Ingredients: 100g plain flour; 2 tablespoons cooking oil; 175ml light beer or sparkling water;1 tablespoons light brown sugar; one egg white; icing sugar to dust; vegetable oil to deep fry; freshly picked elderflowers. This makes a goodly batch of about 20 florets.
Method: Make a thick paste of the sifted flour, 2 tablespoons oil and the beer or water then add one tablespoon light brown sugar. Leave to rest for thirty minutes or so. Meanwhile, snip the flowers into pretty sized florets and shake well to get any insects out. I like to do this on a white surface as they are often really tiny and you can see when you have got them all out. It won’t kill you if you leave a few in but it is not nice for the poor creatures to be fried alive. After the batter has rested beat the egg white to soft peaks and incorporate gently. Heat the oil in a pan or fryer if you have one (I don’t and never will), and do the bread cube test to see if it is hot enough. The oil should be hot enough to give a light brown colour to the batter fairly quickly but not so hot that it burns in a moment. Now, here’s the important bit – dip the flowers head-first in the batter and shake a bit of the excess off. They will look rather claggy – don’t worry. What you have to do now is gently lower the flowers by the stem into the hot oil holding them for a nano-second before you let go. The flowers will unfurl in to their original starry shape in the time you hold them. If you don’t do this you will get a fried sausage on a cocktail stick affair, full of under-cooked batter, with no appeal whatsoever. Drain on kitchen paper, dust with icing sugar and serve straight away with a cup of tea. They are a delight.
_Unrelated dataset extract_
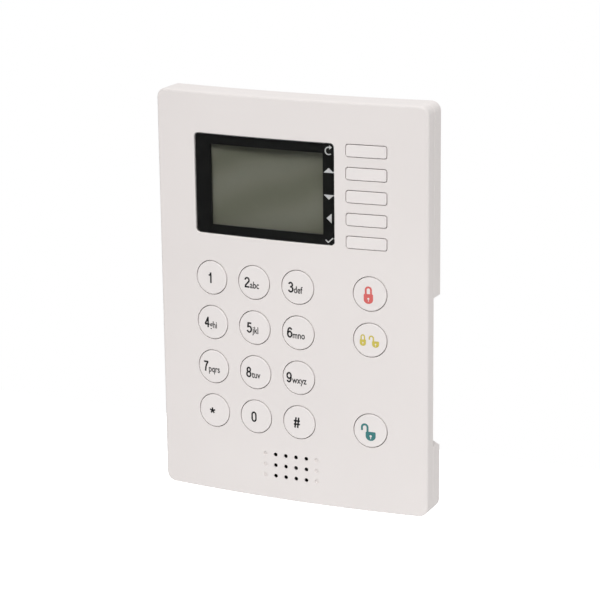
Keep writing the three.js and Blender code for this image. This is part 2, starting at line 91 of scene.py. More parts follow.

NB I don’t know if the drink Mrs Scutt gave me as a child was alcoholic or not ( elderflower champagne usually is) but when early June dresses in the powder puff frills of an elder in bloom I can’t help but fall into a fragrant reverie of scented fizz. If you would like to make some yourself Andy Hamilton, writing in The Guardian, seems to have it under control in this recipe: http://www.theotherandyhamilton.com/2012/06/26/andy-hamitons-delicious-alcoholic-elderflower-champagne/ Of course there are plenty of cordials on sale and Elderflower pressé, which is fizz without the buzz of alcohol – popular but disappointing I find.